Critical and Market Reception

Since its introduction, Diva's Dream has been consistently well-received within the trade and among collectors of signed jewellery. The collection has been featured in the permanent and rotating exhibitions of Bulgari's own retrospective exhibitions, including the major travelling exhibition Bulgari: 125 Years of Italian Magnificence, which toured international museums from 2009 onward, and subsequent retrospective presentations. High jewellery pieces from the collection have appeared at major auction houses, where signed Bulgari jewellery of the contemporary period commands premiums consistent with the house's standing as one of the five or six most historically significant jewellery maisons in the world.

The collection's longevity — now spanning more than a decade of continuous production and development — is itself a mark of commercial and aesthetic success. Many jewellery collections introduced by major maisons in the 2010s have been quietly discontinued; Diva's Dream has instead been expanded, with new colourways, new gemstone combinations, and new formats introduced in successive seasons. This continuity reflects both genuine consumer demand and the house's confidence in the collection as a long-term signature line.

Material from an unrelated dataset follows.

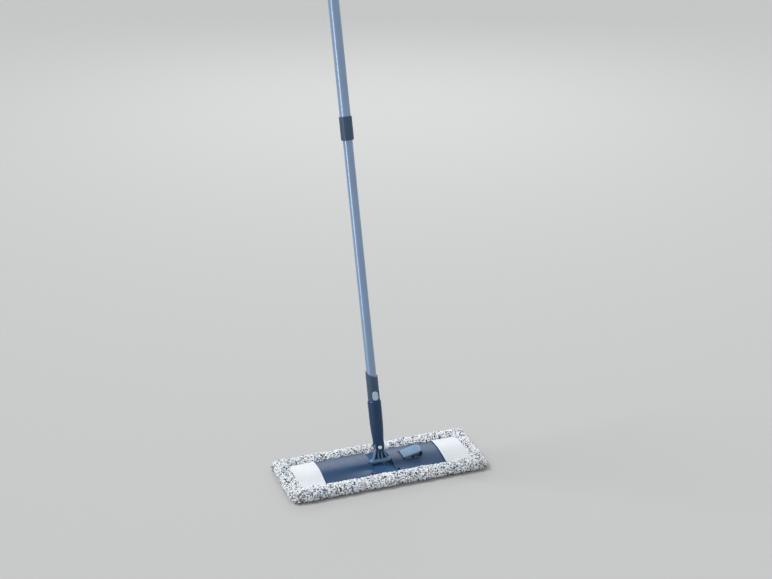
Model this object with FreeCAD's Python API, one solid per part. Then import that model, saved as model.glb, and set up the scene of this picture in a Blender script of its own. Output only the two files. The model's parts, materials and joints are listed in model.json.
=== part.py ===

Among collectors of signed jewellery, the collection occupies a position analogous to Cartier's Panthère or Van Cleef & Arpels' Alhambra: a design sufficiently distinctive to be immediately identifiable as the work of a specific house, sufficiently versatile to sustain variation across price points and formats, and sufficiently grounded in the house's own history to carry genuine cultural authority. Whether in a modest stud earring or an elaborate high jewellery necklace, the Diva's Dream fan motif communicates a coherent and historically informed aesthetic position — which is, ultimately, the standard by which the most enduring jewellery collections are judged.